### Problem statement
Repeat everything from the line holding "Write the FreeCAD" to the line holding "FACE_GAP = 0.1", inclusive, exactly. Leave out the rest.
>> BEGIN
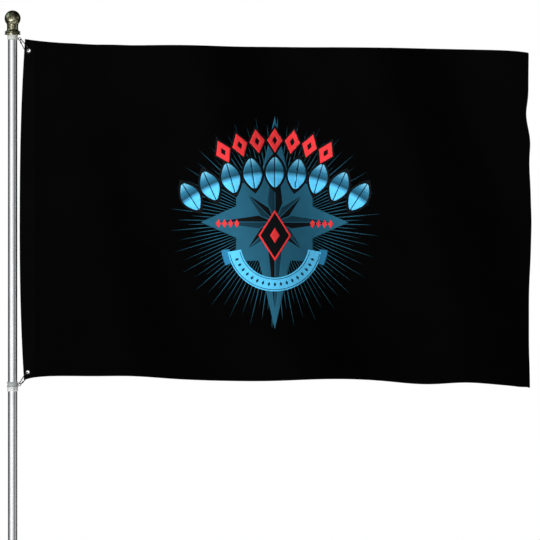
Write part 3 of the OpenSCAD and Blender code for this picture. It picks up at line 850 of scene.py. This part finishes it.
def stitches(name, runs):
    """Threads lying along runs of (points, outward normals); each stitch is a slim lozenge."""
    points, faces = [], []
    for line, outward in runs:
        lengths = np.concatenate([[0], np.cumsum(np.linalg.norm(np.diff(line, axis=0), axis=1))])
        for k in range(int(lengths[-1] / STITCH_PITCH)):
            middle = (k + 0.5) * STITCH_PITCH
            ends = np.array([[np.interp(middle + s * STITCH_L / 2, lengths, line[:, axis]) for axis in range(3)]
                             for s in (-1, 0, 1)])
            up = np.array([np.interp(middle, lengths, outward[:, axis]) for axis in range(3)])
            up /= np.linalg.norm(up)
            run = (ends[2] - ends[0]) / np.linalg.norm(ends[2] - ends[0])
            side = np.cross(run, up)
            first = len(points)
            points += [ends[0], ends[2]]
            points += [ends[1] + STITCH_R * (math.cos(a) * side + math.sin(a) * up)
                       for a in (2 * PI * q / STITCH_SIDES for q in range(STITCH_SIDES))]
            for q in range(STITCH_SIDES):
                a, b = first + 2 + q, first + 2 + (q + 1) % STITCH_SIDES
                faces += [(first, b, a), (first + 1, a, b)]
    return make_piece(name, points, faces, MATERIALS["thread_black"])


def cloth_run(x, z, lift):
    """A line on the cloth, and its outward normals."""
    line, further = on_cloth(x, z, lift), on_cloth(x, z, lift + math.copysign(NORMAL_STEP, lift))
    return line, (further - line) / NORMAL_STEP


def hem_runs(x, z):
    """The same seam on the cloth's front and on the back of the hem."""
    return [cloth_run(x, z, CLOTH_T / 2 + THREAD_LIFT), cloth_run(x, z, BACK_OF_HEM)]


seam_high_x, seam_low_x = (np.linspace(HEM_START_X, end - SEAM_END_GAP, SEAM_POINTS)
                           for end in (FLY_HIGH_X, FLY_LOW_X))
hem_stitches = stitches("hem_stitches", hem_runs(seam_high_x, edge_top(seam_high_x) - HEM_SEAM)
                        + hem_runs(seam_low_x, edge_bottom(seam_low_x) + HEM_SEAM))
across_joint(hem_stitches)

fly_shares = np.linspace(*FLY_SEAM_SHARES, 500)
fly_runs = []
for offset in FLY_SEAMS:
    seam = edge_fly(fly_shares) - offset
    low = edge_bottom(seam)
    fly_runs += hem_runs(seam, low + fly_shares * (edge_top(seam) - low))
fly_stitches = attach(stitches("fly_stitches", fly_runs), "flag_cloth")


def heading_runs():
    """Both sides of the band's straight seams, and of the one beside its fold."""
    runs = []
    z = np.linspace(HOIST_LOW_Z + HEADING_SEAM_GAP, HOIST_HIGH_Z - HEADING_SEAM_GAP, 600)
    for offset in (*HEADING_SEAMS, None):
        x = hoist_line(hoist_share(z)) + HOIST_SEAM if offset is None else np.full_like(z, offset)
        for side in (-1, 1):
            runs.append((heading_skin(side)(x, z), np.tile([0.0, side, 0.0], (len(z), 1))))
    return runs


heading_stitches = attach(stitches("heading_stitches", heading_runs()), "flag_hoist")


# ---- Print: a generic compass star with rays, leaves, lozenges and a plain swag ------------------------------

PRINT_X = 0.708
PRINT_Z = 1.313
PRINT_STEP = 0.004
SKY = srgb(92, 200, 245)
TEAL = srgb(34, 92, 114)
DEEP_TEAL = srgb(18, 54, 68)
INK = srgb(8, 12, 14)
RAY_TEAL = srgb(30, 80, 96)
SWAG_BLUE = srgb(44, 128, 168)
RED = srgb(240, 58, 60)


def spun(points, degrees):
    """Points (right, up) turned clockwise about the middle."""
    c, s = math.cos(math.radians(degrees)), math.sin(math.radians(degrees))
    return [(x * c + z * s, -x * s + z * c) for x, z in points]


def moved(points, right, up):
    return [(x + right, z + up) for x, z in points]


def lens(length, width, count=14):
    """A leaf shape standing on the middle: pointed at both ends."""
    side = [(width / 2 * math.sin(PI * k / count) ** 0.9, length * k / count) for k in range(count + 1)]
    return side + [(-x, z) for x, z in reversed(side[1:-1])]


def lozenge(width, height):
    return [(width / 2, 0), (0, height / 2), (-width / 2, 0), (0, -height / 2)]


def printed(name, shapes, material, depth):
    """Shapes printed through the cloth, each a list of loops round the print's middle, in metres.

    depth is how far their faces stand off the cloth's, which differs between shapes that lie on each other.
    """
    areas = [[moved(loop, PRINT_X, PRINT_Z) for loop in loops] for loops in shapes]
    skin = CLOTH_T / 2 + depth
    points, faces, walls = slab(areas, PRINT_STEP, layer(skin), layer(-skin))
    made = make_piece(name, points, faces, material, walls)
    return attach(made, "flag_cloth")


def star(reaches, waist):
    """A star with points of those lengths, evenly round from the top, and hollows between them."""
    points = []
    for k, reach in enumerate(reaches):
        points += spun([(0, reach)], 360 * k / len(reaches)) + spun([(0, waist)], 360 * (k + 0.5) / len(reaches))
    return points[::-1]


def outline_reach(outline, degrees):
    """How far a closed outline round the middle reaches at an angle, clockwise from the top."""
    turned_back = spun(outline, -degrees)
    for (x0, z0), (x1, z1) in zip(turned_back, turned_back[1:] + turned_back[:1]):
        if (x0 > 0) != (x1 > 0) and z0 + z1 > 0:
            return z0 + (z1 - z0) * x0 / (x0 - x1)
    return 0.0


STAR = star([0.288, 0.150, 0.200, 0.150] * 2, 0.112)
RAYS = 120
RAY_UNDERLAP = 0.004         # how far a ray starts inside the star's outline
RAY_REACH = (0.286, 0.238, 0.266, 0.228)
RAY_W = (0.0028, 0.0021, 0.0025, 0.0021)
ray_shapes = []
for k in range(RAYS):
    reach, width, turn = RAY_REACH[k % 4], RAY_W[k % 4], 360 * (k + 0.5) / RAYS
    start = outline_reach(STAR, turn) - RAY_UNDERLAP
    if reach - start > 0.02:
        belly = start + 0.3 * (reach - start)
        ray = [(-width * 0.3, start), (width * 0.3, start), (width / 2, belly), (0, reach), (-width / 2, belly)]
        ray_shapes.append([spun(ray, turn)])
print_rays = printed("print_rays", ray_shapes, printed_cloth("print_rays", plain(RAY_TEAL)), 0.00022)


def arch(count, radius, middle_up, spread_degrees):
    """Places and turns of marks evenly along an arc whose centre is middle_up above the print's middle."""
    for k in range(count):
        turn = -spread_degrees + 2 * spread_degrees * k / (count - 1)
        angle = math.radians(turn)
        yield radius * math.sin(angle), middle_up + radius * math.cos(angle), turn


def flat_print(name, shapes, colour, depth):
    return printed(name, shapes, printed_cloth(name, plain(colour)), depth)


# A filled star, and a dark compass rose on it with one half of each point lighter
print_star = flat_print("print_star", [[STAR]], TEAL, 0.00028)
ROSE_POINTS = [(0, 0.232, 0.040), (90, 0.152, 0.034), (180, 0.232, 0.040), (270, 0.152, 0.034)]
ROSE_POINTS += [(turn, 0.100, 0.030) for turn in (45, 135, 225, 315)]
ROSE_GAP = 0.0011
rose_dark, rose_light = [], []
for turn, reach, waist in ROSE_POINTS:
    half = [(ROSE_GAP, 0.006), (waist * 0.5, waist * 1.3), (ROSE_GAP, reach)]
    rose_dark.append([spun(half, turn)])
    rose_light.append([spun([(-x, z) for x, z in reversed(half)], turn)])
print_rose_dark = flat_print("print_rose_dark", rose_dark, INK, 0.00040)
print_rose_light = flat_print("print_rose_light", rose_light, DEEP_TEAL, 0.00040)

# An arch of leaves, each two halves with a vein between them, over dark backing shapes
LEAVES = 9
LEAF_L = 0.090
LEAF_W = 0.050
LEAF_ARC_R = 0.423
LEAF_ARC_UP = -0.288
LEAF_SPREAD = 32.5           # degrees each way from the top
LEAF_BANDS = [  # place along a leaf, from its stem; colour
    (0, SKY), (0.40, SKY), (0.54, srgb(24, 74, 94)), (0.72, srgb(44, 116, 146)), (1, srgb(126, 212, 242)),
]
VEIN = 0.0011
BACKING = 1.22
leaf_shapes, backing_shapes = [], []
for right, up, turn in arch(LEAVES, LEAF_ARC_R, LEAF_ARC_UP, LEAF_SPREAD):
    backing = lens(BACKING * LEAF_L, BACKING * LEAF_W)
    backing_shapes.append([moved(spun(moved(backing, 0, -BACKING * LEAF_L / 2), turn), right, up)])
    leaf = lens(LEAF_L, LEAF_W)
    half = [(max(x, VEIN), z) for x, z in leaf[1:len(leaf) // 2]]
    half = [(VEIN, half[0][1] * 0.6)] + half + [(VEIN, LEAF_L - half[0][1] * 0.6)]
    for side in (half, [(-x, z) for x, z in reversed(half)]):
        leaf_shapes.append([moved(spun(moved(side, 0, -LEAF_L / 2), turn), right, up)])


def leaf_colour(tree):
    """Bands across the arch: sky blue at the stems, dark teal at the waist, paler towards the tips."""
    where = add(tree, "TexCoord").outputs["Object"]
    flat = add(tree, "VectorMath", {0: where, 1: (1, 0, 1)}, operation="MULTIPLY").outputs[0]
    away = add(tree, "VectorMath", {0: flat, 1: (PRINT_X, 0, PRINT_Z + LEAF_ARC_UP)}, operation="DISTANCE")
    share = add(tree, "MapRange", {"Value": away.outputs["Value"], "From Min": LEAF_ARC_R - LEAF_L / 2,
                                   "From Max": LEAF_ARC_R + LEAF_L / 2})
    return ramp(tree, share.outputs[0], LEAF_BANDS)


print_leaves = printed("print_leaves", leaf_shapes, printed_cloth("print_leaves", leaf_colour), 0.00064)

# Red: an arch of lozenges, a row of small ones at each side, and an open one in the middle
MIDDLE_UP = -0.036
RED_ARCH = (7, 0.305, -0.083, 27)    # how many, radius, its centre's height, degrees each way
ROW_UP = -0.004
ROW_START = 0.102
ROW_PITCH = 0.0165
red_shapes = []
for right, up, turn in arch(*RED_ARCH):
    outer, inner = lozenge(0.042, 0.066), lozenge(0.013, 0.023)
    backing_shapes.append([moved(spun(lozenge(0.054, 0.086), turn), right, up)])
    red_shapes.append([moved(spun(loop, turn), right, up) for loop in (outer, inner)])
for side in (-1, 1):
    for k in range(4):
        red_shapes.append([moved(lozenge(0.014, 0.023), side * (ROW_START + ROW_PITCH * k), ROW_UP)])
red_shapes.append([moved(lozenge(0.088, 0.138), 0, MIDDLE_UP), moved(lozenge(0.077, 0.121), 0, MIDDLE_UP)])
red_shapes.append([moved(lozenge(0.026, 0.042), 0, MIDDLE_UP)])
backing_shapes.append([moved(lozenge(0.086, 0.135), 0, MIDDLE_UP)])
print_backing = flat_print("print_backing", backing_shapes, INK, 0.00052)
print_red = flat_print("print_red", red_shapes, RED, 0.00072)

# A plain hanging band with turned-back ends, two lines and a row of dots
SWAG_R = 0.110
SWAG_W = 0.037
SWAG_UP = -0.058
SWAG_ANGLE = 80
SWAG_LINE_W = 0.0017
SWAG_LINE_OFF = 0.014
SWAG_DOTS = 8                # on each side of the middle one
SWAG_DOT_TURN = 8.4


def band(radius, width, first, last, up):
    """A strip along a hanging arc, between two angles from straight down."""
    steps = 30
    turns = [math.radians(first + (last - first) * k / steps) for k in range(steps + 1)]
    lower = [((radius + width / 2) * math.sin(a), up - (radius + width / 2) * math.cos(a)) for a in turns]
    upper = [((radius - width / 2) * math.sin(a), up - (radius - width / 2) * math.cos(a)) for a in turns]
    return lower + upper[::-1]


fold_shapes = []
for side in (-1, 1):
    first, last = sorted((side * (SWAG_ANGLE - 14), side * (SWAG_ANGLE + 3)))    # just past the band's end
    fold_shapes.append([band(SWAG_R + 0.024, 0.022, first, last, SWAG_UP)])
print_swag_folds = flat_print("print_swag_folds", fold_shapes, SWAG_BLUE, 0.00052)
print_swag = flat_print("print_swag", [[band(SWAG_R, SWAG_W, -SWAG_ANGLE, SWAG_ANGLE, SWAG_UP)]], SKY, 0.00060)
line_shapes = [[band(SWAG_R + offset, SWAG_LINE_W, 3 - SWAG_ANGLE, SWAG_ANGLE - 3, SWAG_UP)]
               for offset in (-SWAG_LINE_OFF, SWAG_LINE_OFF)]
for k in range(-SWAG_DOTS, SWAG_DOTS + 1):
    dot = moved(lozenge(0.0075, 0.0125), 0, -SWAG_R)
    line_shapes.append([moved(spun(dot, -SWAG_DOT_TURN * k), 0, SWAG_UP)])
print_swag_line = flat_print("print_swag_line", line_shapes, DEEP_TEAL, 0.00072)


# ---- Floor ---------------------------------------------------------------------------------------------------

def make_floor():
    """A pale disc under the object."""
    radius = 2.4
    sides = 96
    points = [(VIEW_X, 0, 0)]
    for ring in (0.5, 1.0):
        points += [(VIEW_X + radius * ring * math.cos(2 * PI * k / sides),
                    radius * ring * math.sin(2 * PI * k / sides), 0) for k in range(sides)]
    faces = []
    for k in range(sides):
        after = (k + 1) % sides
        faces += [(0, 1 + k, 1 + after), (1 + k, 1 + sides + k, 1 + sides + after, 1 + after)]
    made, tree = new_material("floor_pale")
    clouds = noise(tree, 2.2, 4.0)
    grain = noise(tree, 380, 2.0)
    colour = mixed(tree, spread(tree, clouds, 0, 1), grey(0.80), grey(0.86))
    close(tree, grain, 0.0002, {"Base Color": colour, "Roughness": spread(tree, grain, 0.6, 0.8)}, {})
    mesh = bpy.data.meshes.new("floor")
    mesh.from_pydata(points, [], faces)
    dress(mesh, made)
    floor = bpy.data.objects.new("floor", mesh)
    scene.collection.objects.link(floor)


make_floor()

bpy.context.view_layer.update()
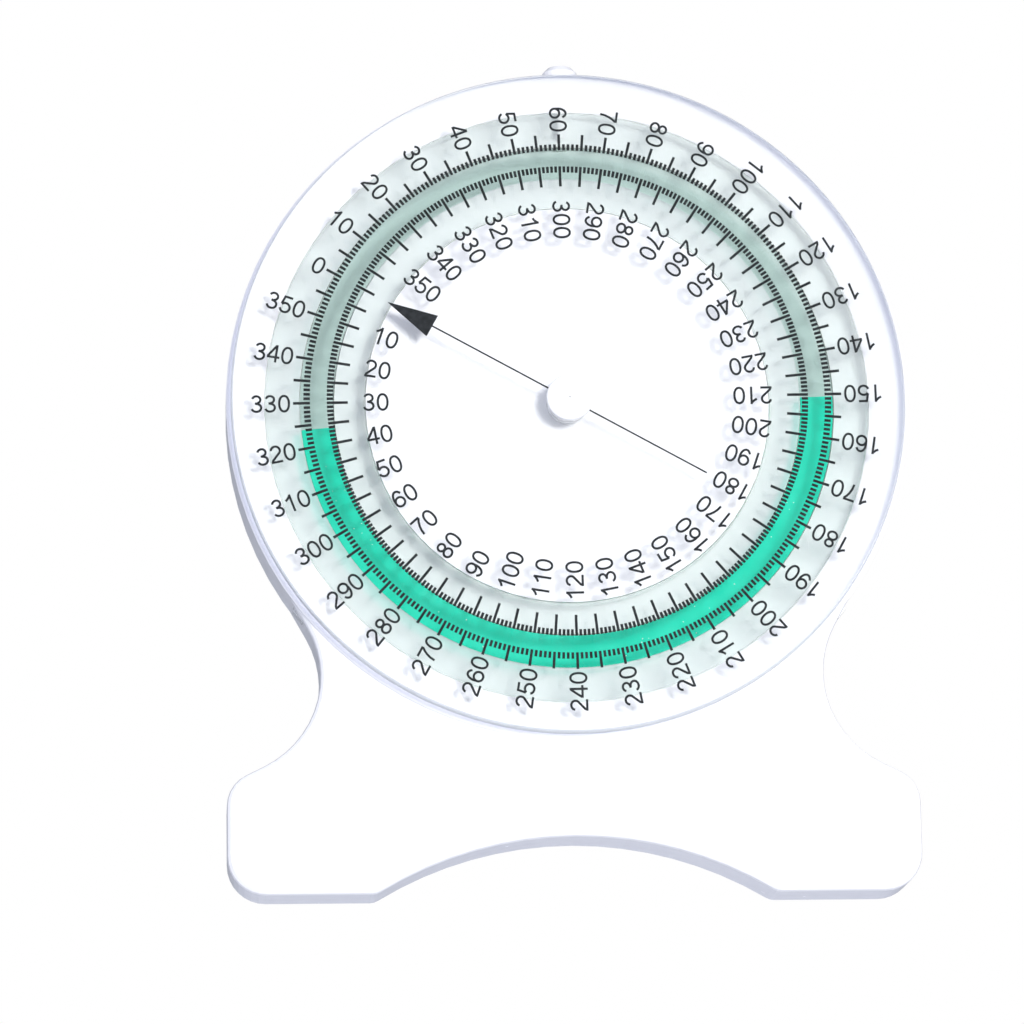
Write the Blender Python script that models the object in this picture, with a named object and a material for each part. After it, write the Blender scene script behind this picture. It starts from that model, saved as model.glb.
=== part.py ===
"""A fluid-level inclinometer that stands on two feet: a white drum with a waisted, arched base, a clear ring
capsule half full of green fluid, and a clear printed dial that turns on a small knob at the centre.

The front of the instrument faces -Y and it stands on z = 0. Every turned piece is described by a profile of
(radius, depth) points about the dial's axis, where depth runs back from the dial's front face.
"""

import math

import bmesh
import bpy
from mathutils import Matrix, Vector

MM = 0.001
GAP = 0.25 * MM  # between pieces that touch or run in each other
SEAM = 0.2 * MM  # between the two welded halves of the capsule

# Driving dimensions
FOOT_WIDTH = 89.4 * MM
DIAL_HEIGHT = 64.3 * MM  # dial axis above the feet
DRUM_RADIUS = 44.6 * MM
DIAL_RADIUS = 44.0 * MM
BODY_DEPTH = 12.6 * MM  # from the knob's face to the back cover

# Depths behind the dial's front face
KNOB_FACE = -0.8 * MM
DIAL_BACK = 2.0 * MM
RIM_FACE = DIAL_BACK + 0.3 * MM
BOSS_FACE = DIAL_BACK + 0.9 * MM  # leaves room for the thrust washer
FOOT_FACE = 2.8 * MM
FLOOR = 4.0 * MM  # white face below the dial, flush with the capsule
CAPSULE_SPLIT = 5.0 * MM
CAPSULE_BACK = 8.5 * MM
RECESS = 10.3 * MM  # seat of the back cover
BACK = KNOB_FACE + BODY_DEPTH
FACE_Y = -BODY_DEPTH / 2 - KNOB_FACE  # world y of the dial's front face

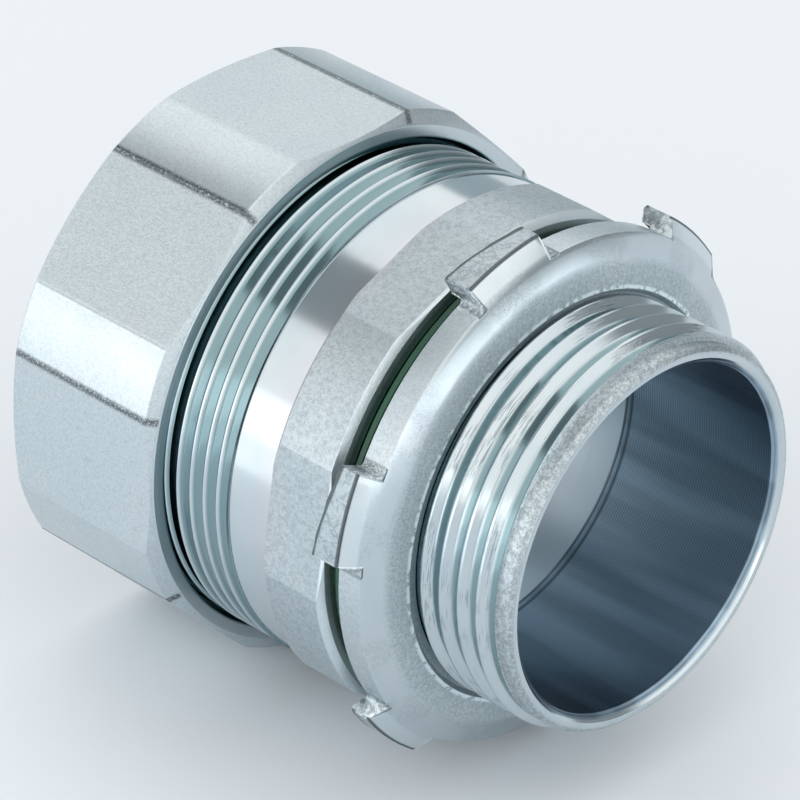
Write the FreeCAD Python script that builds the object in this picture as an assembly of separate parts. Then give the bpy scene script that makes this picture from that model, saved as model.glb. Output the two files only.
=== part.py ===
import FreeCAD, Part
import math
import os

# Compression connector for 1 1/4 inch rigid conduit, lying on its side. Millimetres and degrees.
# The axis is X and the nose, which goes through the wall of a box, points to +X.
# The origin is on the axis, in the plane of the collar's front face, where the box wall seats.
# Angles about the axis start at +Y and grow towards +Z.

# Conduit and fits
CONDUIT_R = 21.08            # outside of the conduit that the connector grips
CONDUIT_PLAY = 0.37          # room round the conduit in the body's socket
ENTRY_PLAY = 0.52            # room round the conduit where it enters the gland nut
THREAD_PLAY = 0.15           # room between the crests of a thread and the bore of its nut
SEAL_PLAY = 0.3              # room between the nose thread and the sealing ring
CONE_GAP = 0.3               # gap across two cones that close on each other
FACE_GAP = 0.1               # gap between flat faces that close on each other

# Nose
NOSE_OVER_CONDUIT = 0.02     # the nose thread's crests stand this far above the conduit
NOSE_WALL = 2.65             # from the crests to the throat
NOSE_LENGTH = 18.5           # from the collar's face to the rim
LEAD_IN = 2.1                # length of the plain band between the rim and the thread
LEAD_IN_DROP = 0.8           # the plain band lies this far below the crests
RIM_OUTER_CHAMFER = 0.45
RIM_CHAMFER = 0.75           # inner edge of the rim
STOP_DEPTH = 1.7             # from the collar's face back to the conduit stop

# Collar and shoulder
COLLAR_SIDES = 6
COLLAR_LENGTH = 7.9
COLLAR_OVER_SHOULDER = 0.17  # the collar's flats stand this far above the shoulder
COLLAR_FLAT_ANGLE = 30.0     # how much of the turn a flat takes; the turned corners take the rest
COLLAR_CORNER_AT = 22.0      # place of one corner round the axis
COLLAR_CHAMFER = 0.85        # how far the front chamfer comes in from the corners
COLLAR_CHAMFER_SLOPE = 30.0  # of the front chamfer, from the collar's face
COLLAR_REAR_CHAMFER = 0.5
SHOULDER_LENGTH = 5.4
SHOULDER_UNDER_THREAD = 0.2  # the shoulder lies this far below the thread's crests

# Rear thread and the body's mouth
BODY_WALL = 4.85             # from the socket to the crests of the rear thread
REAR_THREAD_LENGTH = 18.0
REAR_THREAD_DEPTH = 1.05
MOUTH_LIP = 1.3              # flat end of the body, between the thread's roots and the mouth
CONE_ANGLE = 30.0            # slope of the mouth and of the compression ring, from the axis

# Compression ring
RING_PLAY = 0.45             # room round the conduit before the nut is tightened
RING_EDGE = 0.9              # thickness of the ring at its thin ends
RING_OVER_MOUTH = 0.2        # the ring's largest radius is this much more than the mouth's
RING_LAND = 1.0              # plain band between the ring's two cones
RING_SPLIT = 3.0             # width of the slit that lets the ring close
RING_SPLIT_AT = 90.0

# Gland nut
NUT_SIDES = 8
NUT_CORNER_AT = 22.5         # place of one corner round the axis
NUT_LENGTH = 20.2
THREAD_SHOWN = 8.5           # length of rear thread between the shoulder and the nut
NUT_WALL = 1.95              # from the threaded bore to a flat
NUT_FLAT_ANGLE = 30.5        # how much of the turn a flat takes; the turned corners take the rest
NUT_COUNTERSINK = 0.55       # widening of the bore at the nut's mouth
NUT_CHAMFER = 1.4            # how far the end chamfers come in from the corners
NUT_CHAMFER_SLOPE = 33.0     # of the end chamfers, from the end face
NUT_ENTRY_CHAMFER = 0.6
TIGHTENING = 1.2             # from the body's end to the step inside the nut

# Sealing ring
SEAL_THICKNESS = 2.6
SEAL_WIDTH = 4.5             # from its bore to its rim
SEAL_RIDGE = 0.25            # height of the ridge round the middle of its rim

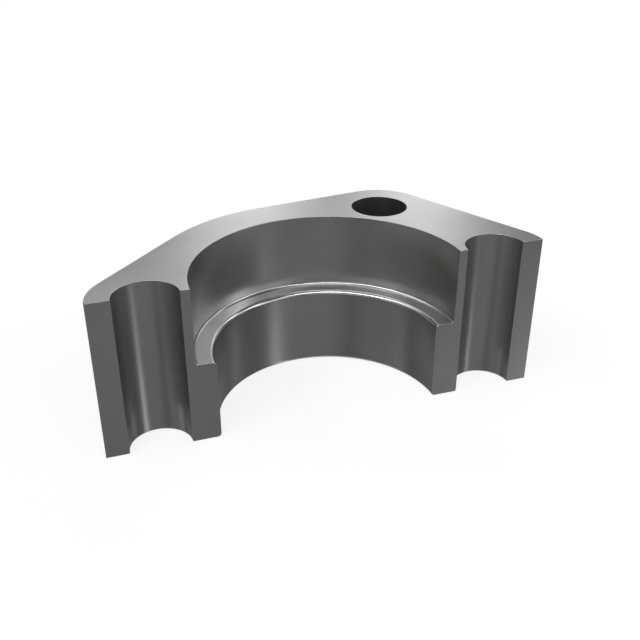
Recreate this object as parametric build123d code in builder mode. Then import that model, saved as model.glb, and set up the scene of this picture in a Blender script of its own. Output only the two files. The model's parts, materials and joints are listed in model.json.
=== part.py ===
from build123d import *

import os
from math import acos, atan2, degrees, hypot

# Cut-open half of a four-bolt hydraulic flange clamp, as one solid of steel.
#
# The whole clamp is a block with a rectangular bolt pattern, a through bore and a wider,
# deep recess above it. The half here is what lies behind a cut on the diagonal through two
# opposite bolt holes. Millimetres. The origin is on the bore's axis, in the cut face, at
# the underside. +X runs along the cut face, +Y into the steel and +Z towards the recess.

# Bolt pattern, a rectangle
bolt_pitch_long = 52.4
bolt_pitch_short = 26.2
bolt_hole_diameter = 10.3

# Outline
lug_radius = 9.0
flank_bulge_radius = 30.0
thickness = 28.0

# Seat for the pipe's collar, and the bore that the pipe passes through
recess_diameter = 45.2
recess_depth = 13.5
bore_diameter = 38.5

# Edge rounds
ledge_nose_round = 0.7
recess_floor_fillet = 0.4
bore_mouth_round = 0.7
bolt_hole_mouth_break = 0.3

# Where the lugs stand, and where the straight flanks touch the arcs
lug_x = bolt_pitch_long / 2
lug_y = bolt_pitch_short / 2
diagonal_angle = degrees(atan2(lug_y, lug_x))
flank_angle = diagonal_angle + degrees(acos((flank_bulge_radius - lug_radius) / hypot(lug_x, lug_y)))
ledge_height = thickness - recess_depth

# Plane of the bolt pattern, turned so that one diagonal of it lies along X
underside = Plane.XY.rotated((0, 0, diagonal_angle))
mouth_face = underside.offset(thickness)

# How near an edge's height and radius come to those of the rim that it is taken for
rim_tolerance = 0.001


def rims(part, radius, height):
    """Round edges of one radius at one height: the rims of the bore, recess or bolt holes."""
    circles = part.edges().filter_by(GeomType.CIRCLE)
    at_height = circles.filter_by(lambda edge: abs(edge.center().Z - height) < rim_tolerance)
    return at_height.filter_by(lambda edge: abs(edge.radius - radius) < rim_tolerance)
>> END
### Answer for the task
Write the FreeCAD Python script that builds the object in this picture as an assembly of separate parts. Then give the bpy scene script that makes this picture from that model, saved as model.glb. Output the two files only.
=== part.py ===
import FreeCAD, Part
import math
import os

# Compression connector for 1 1/4 inch rigid conduit, lying on its side. Millimetres and degrees.
# The axis is X and the nose, which goes through the wall of a box, points to +X.
# The origin is on the axis, in the plane of the collar's front face, where the box wall seats.
# Angles about the axis start at +Y and grow towards +Z.

# Conduit and fits
CONDUIT_R = 21.08            # outside of the conduit that the connector grips
CONDUIT_PLAY = 0.37          # room round the conduit in the body's socket
ENTRY_PLAY = 0.52            # room round the conduit where it enters the gland nut
THREAD_PLAY = 0.15           # room between the crests of a thread and the bore of its nut
SEAL_PLAY = 0.3              # room between the nose thread and the sealing ring
CONE_GAP = 0.3               # gap across two cones that close on each other
FACE_GAP = 0.1               # gap between flat faces that close on each other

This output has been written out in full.